Set during Beneath the Planet of the Apes, and flashing back to the origins of  ANSA’s mission to the stars,  BLAM! Ventures second foray into the Forbidden Zone follows Taylor’s lost journey and eventual capture by the mutants who inhabit the underbelly of the irradiated remains of New York City-- a tale never chronicled until now. But before he gets there, Taylor will discover the ultimate secret of the Planet of the Apes, hidden deep within a futuristic gleaming technological megacity beyond the Forbidden Zone-- a city  inhabited by an advanced civilization of half human/half ape hybrids!

In Ape City, rumors persist of humans capable of speech. Newly minted chimpanzee animal-rights-activist Liet leads an organized protest against both the orangutan ordered extermination of mankind and a gorilla war with an unknown enemy. That protest sends waves of revolt throughout the community, until all chimpanzees stand united against their caste overlords.

A rescue mission launched from the twentieth century to find Colonel Taylor goes awry, leaving astronaut Brent stranded on the Planet of the Apes, slowly losing hold of his sanity.

In the catacombs beneath the Forbidden Zone, an exiled gorilla and orangutan fight to survive against savage cannibalistic creatures.

Elsewhere in the Zone, chimpanzee engineer Dr. Milo finds himself on the brink of achieving a scientific breakthrough thanks to his latest discovery: Taylor and Landon’s lost spacecraft. Calling for help from his friends, Cornelius and Zira, and utilizing parts from a second ship found smashed into the desert floor, Milo works to resurrect the space vessel and challenge both the scared scrolls and the simian laws of science by taking flight in a vehicle built by a technologically superior man.

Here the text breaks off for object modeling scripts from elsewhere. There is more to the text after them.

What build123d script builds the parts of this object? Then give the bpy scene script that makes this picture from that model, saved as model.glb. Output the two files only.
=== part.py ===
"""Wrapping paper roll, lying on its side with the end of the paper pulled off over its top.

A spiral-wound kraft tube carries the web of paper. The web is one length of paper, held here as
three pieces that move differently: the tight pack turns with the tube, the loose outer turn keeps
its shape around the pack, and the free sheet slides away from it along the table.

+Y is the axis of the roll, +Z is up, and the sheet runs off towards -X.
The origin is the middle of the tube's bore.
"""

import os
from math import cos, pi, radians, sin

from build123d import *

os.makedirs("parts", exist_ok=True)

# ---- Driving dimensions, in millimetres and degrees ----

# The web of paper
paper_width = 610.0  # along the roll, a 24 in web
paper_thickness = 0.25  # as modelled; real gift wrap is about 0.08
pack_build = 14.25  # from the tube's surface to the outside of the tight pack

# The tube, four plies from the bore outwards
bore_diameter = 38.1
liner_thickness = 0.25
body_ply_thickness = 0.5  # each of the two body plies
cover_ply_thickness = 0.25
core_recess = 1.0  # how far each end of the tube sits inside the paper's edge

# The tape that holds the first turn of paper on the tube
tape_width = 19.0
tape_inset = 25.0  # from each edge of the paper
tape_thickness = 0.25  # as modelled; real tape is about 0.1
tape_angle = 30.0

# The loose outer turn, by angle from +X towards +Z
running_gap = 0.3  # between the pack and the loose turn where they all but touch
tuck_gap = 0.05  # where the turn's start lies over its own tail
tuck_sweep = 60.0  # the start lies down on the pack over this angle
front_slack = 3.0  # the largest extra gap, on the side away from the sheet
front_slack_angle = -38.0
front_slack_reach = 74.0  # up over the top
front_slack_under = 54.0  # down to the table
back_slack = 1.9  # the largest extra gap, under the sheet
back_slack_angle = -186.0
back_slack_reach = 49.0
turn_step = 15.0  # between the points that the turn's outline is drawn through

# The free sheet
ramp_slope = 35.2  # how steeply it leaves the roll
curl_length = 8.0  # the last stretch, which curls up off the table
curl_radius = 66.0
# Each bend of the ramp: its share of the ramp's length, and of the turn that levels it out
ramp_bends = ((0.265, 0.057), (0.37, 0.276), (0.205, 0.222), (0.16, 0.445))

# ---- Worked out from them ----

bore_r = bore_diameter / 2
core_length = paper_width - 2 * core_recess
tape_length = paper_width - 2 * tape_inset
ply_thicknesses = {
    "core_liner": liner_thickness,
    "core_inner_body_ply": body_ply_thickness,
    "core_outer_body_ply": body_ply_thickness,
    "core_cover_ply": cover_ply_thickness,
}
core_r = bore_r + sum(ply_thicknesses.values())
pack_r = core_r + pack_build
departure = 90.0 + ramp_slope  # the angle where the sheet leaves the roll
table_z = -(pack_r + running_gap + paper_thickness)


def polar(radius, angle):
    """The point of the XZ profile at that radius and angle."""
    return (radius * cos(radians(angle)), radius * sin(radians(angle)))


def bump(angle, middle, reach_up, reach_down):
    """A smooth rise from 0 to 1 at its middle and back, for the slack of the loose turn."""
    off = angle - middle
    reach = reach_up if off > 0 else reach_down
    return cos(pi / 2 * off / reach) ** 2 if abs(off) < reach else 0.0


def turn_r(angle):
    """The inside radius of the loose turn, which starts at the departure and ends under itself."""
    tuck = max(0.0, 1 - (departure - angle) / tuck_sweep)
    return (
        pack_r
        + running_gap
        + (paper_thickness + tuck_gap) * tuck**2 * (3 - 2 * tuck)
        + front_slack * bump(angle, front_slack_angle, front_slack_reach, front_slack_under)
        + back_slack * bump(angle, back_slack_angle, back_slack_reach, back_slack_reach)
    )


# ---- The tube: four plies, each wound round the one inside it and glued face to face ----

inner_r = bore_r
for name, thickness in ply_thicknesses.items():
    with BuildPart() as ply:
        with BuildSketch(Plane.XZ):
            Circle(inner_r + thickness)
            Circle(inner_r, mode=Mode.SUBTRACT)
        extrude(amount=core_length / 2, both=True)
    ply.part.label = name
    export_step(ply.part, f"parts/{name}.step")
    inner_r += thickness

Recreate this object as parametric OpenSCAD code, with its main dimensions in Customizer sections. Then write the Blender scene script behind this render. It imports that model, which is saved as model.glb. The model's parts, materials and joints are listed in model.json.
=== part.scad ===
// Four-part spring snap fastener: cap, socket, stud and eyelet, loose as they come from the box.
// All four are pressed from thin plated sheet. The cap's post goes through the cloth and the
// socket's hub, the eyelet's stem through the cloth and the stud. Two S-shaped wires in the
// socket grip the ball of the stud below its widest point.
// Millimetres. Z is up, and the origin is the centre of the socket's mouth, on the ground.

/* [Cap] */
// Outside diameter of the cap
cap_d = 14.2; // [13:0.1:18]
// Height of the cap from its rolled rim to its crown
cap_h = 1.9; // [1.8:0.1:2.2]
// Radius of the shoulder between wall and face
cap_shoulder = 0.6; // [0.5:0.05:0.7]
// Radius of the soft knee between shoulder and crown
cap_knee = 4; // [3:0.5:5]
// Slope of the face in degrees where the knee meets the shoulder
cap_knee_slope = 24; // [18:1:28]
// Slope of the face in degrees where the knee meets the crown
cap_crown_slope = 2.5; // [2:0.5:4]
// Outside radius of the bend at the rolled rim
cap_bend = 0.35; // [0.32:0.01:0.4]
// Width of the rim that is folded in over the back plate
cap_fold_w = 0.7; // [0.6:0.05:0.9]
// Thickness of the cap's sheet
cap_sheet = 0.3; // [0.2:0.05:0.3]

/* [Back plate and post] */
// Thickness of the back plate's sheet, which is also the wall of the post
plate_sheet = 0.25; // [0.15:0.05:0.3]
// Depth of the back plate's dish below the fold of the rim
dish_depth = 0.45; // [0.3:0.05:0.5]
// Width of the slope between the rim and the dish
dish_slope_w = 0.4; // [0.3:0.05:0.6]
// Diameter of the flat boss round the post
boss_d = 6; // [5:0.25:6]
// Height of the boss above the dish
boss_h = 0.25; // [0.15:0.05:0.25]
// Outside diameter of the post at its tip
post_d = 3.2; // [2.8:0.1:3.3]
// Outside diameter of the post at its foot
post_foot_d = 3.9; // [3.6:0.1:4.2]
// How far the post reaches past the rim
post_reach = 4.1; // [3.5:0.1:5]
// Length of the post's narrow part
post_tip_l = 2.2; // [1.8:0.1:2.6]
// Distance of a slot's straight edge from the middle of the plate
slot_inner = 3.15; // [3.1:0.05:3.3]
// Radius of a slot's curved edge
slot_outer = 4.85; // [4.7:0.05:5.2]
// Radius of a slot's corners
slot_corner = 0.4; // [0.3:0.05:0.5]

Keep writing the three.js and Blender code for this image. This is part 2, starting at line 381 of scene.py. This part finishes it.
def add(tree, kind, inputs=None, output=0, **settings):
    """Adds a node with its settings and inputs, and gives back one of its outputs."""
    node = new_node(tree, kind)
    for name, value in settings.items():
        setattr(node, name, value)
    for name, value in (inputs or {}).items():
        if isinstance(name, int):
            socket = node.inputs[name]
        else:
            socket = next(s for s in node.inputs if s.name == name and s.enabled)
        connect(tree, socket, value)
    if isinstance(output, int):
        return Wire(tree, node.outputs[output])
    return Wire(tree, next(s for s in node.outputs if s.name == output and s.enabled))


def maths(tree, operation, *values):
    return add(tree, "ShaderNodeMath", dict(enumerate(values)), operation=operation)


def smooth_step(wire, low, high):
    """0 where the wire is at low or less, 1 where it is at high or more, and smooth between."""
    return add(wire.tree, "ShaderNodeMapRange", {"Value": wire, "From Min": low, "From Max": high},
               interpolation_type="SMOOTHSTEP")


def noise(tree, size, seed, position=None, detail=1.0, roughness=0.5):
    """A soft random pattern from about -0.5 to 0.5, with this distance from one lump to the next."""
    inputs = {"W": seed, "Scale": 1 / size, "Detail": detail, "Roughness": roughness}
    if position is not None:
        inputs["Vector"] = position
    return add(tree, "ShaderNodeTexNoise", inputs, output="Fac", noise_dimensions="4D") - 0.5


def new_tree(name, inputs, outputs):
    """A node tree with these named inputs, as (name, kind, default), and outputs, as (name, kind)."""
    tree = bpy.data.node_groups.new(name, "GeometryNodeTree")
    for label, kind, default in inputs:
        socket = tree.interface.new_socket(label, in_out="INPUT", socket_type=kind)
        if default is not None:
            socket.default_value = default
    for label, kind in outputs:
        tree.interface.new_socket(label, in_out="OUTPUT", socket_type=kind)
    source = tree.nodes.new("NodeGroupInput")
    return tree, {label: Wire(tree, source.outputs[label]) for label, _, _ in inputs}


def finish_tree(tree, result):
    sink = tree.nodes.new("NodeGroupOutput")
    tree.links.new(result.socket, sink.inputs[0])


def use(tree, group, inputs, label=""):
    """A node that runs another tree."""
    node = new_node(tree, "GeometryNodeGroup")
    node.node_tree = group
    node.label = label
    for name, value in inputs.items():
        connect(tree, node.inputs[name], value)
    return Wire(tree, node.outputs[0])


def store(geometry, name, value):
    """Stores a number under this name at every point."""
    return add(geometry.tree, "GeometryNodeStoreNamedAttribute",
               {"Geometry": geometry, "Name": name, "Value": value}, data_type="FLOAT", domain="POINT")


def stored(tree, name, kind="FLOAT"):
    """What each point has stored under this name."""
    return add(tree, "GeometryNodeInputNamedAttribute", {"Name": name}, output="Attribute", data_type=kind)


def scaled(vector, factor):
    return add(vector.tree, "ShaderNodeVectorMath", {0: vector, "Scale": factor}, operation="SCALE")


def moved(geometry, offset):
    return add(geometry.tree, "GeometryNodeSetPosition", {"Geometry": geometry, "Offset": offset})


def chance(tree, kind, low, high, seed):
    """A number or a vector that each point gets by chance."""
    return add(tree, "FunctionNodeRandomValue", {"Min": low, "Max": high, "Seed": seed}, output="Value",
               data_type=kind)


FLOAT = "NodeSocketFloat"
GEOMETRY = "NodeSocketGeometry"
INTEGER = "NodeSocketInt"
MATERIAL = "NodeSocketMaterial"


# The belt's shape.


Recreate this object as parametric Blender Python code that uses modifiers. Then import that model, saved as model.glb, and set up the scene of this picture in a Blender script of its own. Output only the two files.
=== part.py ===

But the ape army is already on the march, and the mutants they war against are readying the Alpha/Omega bomb in defense, an atomic weapon capable of cracking the Earth’s crust like an egg. When Taylor escapes his mutant prison with the help of fellow astronaut Brent, only to lose Nova, the one woman he has come to care for throughout his entire life, both apes and mankind find themselves facing the Death of the Planet of the Apes.